When we lack sufficient perspective we do well to take advantage of opportunities to see situations from as many vantage points as we can.
This involves much more than the location of a Port of Entry. It’s a mistake to confuse symptoms with underlying causes just as it’s a mistake to confuse bandaids with real solutions.
I posted this article to provide an opportunity for some genuine dialogue among affected parties.
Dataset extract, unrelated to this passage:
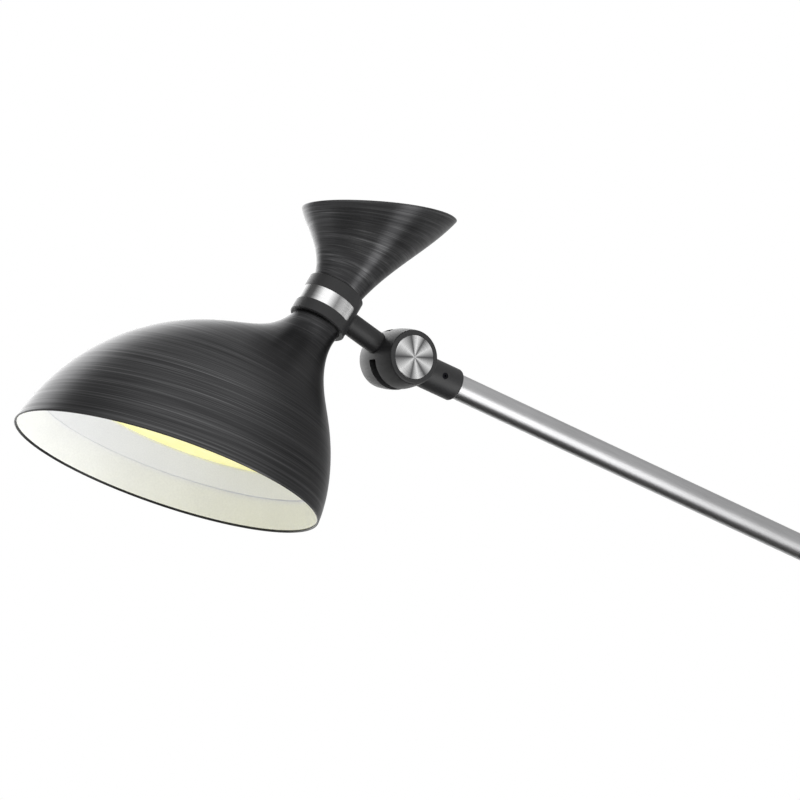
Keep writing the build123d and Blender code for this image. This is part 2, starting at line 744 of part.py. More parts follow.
def make_gland():
    """The flanged bushing round the supply lead's outlet."""
    high = base_r + gland_flange
    low = high - gland_length
    body = tube_between(gland_r, gland_bore_r, low, base_r)
    flange = tube_between(gland_flange_r, gland_bore_r, base_r + face_gap, high)
    flange = fillet(flange.edges().filter_by(GeomType.CIRCLE).sort_by(Axis.Z)[-1], 0.6)
    bridge = tube_between(gland_r, gland_bore_r, base_r - 1, base_r + 1)
    return Pos(0, 0, gland_z()) * ALONG_X * (body + bridge + flange)


def make_weight():
    """The cast disc, with pockets for the nut, the driver and the gland."""
    body = cylinder_between(base_r - base_wall - weight_gap, weight_low, weight_high)
    body = chamfer(body.edges().filter_by(GeomType.CIRCLE).sort_by(Axis.Z)[-1], 2.0)
    body += cylinder_between(weight_boss_r, weight_low, base_top - base_wall - face_gap)
    body -= Cylinder(stud_r + slide_gap, base_top * 4)
    body -= cylinder_between(nut_pocket_r, 0, nut_ceiling)
    width, depth, height = driver_size
    pocket = Box(width + 2.0, depth + 2.0, height + 1.0, align=FLOOR_UP)
    body -= Pos(driver_offset, 0, weight_high - height) * pocket
    channel = Box(base_r * 2, 2 * (gland_r + 1.0), weight_thickness * 2)
    return body - Pos(driver_offset + base_r, 0, weight_low + weight_thickness / 2) * channel


def make_pad():
    """The foam pad under the weight."""
    return cylinder_between(base_r - pad_inset, 0, pad_top)


def make_base_ferrule():
    """The sleeve round the mast's foot."""
    body = cylinder_between(ferrule_r, base_top + face_gap, base_top + base_ferrule_height)
    body = fillet(body.edges().sort_by(Axis.Z)[-1], edge_round)
    body -= cylinder_between(ferrule_bore_r, mast_foot - face_gap, base_height * 4)
    body -= cylinder_between(stud_r + slide_gap, 0, base_height * 4)
    return body - mast_set_screw_hole(base_top + base_screw_rise)


def make_stud():
    """The hollow stud that pulls the mast onto the base, with the plug that fills the mast's foot."""
    plug_r = mast_r - mast_wall - slide_gap
    low = weight_low + 1.0
    body = cylinder_between(stud_r, low, mast_foot + stud_grip)
    body += cylinder_between(plug_r, mast_foot + face_gap, mast_foot + stud_grip)
    return body - Cylinder(lead_r + 1.0, elbow_height)


def make_washer_and_nut():
    """The lock washer and the nut in the weight's pocket."""
    ceiling = nut_ceiling - face_gap
    washer = tube_between(lock_washer_r, stud_r + slide_gap, ceiling - lock_washer, ceiling)
    nut_low = ceiling - lock_washer - face_gap - nut_height
    nut = Pos(0, 0, nut_low) * hex_nut(nut_flats, stud_r + slide_gap, nut_height)
    return washer, nut


def make_driver():
    """The LED driver in the weight's pocket."""
    width, depth, height = driver_size
    case = Box(width, depth, height, align=FLOOR_UP)
    case = fillet(case.edges().filter_by(Axis.Z), 3.0)
    return Pos(driver_offset, 0, weight_high - height + face_gap) * case


# ---------------------------------------------------------------- arm pieces
def make_arm_tube():
    """The arm's tube, along +X from the elbow."""
    ends = sleeve_end - tube_socket + face_gap
    return ALONG_X * tube_between(arm_tube_r, arm_tube_r - arm_tube_wall, ends, arm_reach - ends)


def make_arm_lead():
    """The supply lead inside the arm."""
    ends = sleeve_end - tube_socket + 4.0
    return ALONG_X * cylinder_between(lead_r, ends, arm_reach - ends)


def make_mast_lead():
    """The supply lead inside the mast."""
    return cylinder_between(lead_r, mast_foot, mast_top - 4.0)


# ---------------------------------------------------------------- assembly
def build():
    """Every piece in its place, by node name."""
    yoke = make_yoke()
    knuckle = make_knuckle()
    bolt = make_pivot_bolt()
    spring_washer = make_spring_washer()
    lock_nut = make_lock_nut()
    caps = make_caps()
    frame = rim_frame(shade_front, shade_back)
    module_place = head_place * frame.location
    collar_end = collar_height / 2
    hole_r = nipple_r + slide_gap
    lower_shade = make_shade(shade_front, shade_back, shade_sections, -1, -collar_end, hole_r)
    upper_cone = make_shade(cone_front, cone_back, cone_sections, 1, collar_end, hole_r)
    pilot_holes = [
        Pos(x, 0, 0)
        * cylinder_between(module_screw_r + slide_gap, lens_height, sink_high + module_screw_length)
        for x in module_screw_places()
    ]
    heat_sink = make_heat_sink()
    bracket = head_place * make_bracket(frame)
    board = module_disc(board_r, board_low, board_low + board_thickness)
    for hole in pilot_holes:
        heat_sink -= hole
        bracket -= module_place * hole
        board -= hole
    board -= Pos(lens_shift, 0, 0) * Cylinder(lead_way_r * 2, sink_high * 3)
    lock_washer, mast_nut = make_washer_and_nut()
    pieces = {
        # head
        "lower_shade": head_place * lower_shade,
        "upper_cone": head_place * upper_cone,
        "collar": head_place * make_collar(),
        "accent_band": head_place * make_band(),
        "shade_nipple": head_place * make_nipple(),
        "shade_nut": head_place * make_nipple_nut(),
        "shade_spacer": head_place * make_spacer(),
        "cone_finial": head_place * make_finial(),
        "light_bezel": module_place * make_bezel(),
        "light_lens": module_place
        * module_disc(lens_r + lens_lip, lens_height + face_gap, lens_height + lens_thickness),
        "led_board": module_place * board,
        "led_chips": [module_place * chip for chip in make_chips()],
        "heat_sink": module_place * heat_sink,
        "module_bracket": bracket,
        "module_screws": [module_place * screw for screw in make_module_screws()],
        "head_stem": head_stem_place * make_head_stem(),
        "head_yoke": head_stem_place * yoke,
        "head_pivot_bolt": head_stem_place * bolt,
        "head_spring_washer": head_stem_place * spring_washer,
        "head_lock_nut": head_stem_place * lock_nut,
        "head_hinge_caps": [head_stem_place * cap for cap in caps],
        # arm
        "head_knuckle": head_arm_place * knuckle,
        "head_friction_washers": [head_arm_place * washer for washer in make_friction_washers()],
        "elbow_knuckle": elbow_arm_place * Rot(180, 0, 0) * knuckle,
        "elbow_friction_washers": [elbow_arm_place * washer for washer in make_friction_washers()],
        "arm_tube": elbow_arm_place * make_arm_tube(),
        "arm_lead": elbow_arm_place * make_arm_lead(),
        "arm_set_screws": [
            head_arm_place * make_set_screw(),
            elbow_arm_place * Rot(180, 0, 0) * make_set_screw(),
        ],
        # elbow
        "elbow_yoke": elbow_stem_place * yoke,
        "elbow_stem": elbow_stem_place * make_elbow_stem(),
        "elbow_pivot_bolt": elbow_stem_place * bolt,
        "elbow_spring_washer": elbow_stem_place * spring_washer,
        "elbow_lock_nut": elbow_stem_place * lock_nut,
        "elbow_hinge_caps": [elbow_stem_place * cap for cap in caps],
        "swivel_clip": elbow_stem_place * make_swivel_clip(),
        # mast and base
        "top_ferrule": make_top_ferrule(),
        "swivel_bush": make_bush(),
        "swivel_stop_screw": make_stop_screw(),
        "switch_button": make_button(),
        "switch_carrier": make_switch_carrier(),
        "mast_upper_tube": make_mast_tube(mast_join, mast_top),
        "mast_lower_tube": make_mast_tube(mast_foot, mast_join - face_gap),
        "mast_coupler": make_coupler(),
        "mast_lead": make_mast_lead(),
        "mast_set_screws": [
            mast_set_screw(ferrule_top - top_ferrule_length + ferrule_socket / 2),
            mast_set_screw(base_top + base_screw_rise),
        ],
        "base_ferrule": make_base_ferrule(),
        "base_cover": make_cover(),
        "base_weight": make_weight(),
        "base_pad": make_pad(),
        "mast_stud": make_stud(),
        "mast_lock_washer": lock_washer,
        "mast_nut": mast_nut,
        "led_driver": make_driver(),
        "cord_gland": make_gland(),
    }
    return pieces


def solids_of(piece):
    """All solids of one piece, or of a list of them."""
    if isinstance(piece, list):
        return [solid for item in piece for solid in item.solids()]
    return list(piece.solids())


os.makedirs("parts", exist_ok=True)
for name, piece in build().items():
    solids = solids_of(piece)
    export_step(solids[0] if len(solids) == 1 else Compound(solids), f"parts/{name}.step")
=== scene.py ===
"""Adjustable arm floor lamp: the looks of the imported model, laid out as a Blender add-on.

The shades, the hinge covers, the collar's inlay and the switch's button are made here so that their
brushing and turning follow their own surfaces. Every other piece keeps its own shape and takes a
procedural finish. Sizes are in millimetres where a name ends in _mm, and in metres elsewhere. The frame is
the lamp's own: +Z up, the arm towards -X, hinges about Y.
"""

import json
from math import atan2, cos, pi, radians, sin

import bmesh
import bpy
from bpy.props import FloatProperty, IntProperty, PointerProperty
from bpy.types import Operator, Panel, PropertyGroup
from mathutils import Matrix, Vector


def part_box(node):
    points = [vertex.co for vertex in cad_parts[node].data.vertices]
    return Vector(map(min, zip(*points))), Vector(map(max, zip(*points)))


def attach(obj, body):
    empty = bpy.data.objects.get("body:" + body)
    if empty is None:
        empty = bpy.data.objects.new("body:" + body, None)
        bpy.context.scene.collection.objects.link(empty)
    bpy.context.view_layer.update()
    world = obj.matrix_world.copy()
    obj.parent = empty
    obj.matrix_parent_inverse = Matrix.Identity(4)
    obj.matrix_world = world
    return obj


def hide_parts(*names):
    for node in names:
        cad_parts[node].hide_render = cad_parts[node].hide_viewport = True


bl_info = {
    "name": "Adjustable arm floor lamp",
    "version": (1, 0, 0),
    "blender": (4, 5, 0),
    "location": "3D View > Sidebar > Floor lamp",
    "description": "Builds a floor lamp's shades and hinge covers, its finishes and its studio",
    "category": "Add Mesh",
}

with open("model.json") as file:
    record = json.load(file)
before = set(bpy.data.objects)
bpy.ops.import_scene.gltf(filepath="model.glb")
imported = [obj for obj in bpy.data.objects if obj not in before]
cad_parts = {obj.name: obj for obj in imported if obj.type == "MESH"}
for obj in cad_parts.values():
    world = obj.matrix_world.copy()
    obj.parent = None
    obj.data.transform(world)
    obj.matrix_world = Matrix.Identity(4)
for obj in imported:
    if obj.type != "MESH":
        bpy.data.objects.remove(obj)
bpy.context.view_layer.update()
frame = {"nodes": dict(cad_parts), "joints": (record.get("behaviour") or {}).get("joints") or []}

MM = 0.001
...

I posted this piece under my real name, rather than hiding behind multiple pseudonyms as some do, “Fool Me Once”. Psedudonyms are meant to protect those who are vulnerable, not those who want to bully others and hide while doing so. Perpetuating stereotypes that paint an entire group of people with the same brush is anything but productive and does nothing to build a better society. Let’s have some meaningful exchange here, shall we. All who agree, please click the thumbs up below this comment. Nia:wen/thanks 🙂
I think I just fell in love with you Don. 😉
CFNs mission statement shouldn’t have to be dragged out. All newspapers are supposed to give “a voice” to people. Don did that, and more. He used geographical facts and descriptions about the “inconvenient truths” affecting peoples’ daily lives, and also gave us information about the upcoming protest and the petitions.
Using the word hoodwinked – meaning the interview subjects were engaging in some kind of deception – only dredges up ugly prejudices, including unfair suggestions about Don; that he was being naive or gullible of something.
Don was the vehicle so “we” could hear.
Issues concerning the position of the crossing that could impact unlawful activity, is a separate article where the reporter would interview law enforcement agency spokespeople.
I voted no on the petition above I like customs in Cornwall
FOOL ME ONCE =
You got it right on .
They can talk all they want but CBSA will not return to the Island .
Right now the poll tally is:
Yes = 6 votes
No = 1 vote
Thank you for posting my “NO” I like the CBSA in Cornwall. It was the chiefs of MCA that had the community gather to throw them out in the first place. What has changed it is almost the same council.
The community could use the old port for a medical facility; you know hire some FN doctors to serve FN people.
Right now the poll tally is:
Yes = 9 votes
No = 1 vote
Tomorrow is the big day.
Just close the Port of Entry and be done with it.